* Problem description:
Find each line containing the string "materials" and return it.

>> Begin

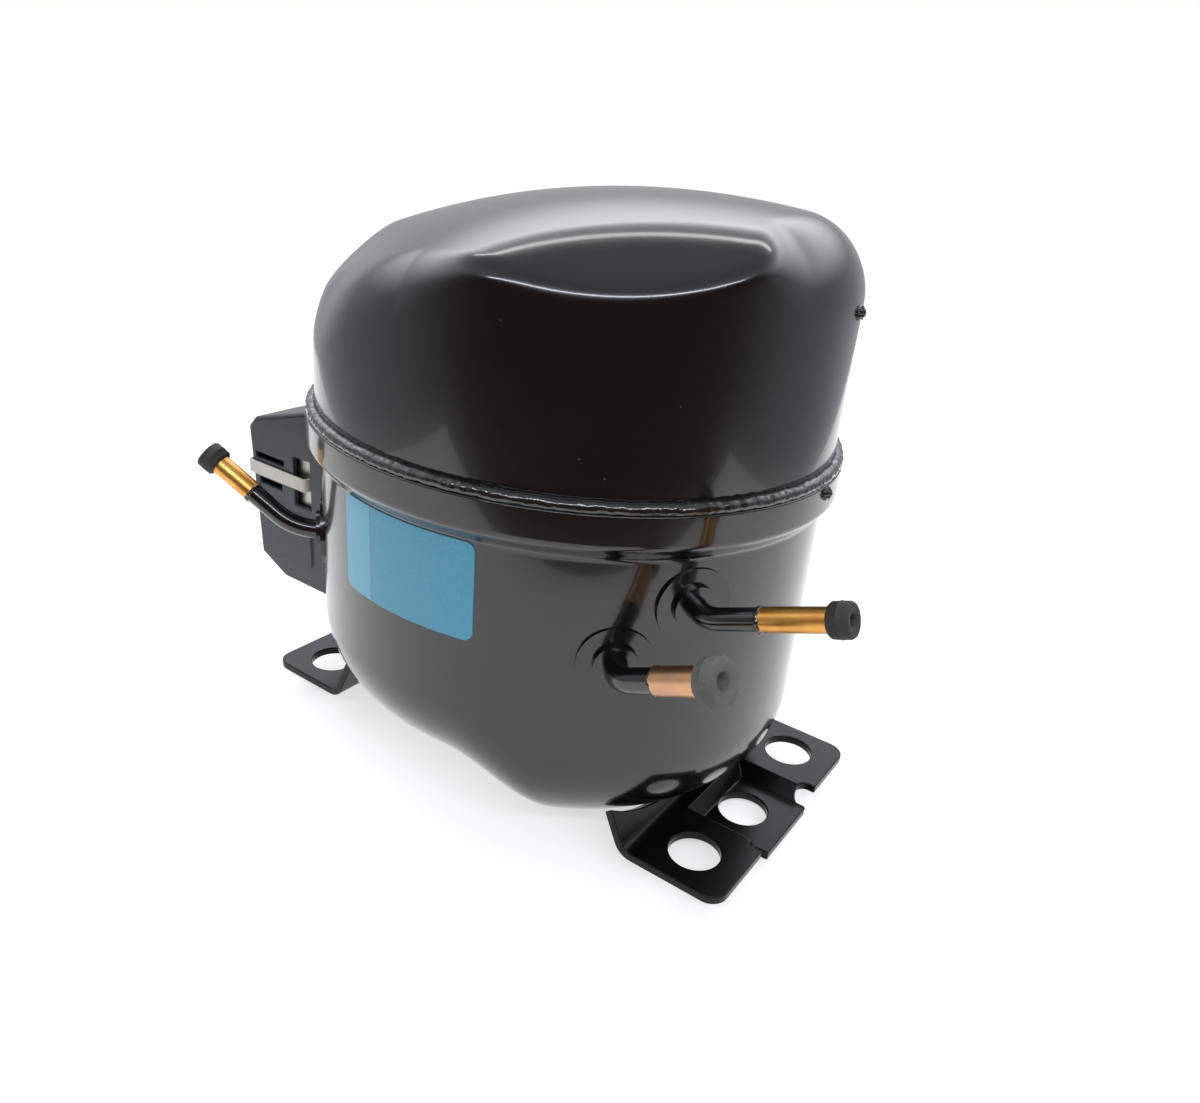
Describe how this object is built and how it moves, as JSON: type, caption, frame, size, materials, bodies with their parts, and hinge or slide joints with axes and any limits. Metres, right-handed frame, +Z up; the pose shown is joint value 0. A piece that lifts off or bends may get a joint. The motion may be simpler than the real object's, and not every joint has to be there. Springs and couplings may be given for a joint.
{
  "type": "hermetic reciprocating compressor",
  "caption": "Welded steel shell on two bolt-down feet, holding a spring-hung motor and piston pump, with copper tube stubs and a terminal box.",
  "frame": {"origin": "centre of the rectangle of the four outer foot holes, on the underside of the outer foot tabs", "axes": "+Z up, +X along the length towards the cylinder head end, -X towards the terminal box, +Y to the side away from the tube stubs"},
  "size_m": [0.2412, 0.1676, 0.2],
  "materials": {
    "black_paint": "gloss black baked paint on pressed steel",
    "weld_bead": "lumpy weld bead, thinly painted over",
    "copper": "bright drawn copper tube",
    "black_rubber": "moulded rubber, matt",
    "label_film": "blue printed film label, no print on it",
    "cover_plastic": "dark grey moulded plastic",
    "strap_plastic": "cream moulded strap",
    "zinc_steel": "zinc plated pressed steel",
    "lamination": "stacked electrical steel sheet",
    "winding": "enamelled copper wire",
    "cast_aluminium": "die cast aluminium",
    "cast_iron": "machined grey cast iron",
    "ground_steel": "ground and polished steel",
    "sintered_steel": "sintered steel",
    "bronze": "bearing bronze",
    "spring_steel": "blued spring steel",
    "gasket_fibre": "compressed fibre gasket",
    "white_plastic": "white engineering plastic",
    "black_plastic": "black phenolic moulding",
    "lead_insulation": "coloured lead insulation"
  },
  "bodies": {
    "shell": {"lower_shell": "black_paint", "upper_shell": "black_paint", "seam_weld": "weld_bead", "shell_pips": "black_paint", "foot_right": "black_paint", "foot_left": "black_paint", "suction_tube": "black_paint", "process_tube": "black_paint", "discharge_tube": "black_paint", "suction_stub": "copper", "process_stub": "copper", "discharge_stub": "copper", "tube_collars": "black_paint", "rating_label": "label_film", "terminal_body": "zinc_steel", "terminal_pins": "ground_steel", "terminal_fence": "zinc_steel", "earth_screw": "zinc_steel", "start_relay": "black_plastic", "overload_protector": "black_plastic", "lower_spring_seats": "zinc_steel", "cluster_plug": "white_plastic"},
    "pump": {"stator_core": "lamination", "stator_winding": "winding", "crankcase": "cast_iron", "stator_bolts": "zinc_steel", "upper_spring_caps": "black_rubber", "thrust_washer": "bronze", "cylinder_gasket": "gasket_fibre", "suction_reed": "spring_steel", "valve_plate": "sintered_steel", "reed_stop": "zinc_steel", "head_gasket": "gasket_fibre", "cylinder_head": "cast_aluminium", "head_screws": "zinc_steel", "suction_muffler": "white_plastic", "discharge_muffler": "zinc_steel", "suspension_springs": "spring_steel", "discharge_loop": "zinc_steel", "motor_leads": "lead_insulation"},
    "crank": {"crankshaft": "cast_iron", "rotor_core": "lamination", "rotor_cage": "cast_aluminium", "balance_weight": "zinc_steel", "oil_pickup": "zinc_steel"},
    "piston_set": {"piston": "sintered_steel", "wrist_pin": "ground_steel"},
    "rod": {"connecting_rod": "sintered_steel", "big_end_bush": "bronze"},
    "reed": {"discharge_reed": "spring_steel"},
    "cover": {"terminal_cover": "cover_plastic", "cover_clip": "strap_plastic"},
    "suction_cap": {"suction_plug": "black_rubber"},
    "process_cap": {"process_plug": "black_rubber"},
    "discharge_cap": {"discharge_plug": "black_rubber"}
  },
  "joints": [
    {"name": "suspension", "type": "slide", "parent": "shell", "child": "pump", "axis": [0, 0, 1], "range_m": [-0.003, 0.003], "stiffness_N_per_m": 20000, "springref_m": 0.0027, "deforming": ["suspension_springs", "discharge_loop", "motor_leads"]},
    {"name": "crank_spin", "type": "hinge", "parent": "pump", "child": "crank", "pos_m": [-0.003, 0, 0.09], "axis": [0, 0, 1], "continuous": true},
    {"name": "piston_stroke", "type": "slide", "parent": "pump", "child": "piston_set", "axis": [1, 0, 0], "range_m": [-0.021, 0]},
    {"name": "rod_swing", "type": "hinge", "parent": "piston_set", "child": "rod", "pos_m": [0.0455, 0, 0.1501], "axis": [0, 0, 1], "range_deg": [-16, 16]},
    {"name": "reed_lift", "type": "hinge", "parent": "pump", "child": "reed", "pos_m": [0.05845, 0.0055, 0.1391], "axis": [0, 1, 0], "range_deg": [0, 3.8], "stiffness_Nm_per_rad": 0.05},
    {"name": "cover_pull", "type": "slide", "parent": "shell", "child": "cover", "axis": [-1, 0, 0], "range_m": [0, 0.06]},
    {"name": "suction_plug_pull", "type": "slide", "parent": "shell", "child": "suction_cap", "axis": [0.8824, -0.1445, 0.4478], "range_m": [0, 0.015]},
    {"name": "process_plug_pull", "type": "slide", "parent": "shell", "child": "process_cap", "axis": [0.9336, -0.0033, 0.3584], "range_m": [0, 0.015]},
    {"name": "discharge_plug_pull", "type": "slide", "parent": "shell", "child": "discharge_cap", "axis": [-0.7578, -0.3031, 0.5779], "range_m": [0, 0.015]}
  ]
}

>> End

* Response to this task:
Describe how this object is built and how it moves, as JSON: type, caption, frame, size, materials, bodies with their parts, and hinge or slide joints with axes and any limits. Metres, right-handed frame, +Z up; the pose shown is joint value 0. A piece that lifts off or bends may get a joint. The motion may be simpler than the real object's, and not every joint has to be there. Springs and couplings may be given for a joint.
  "materials": {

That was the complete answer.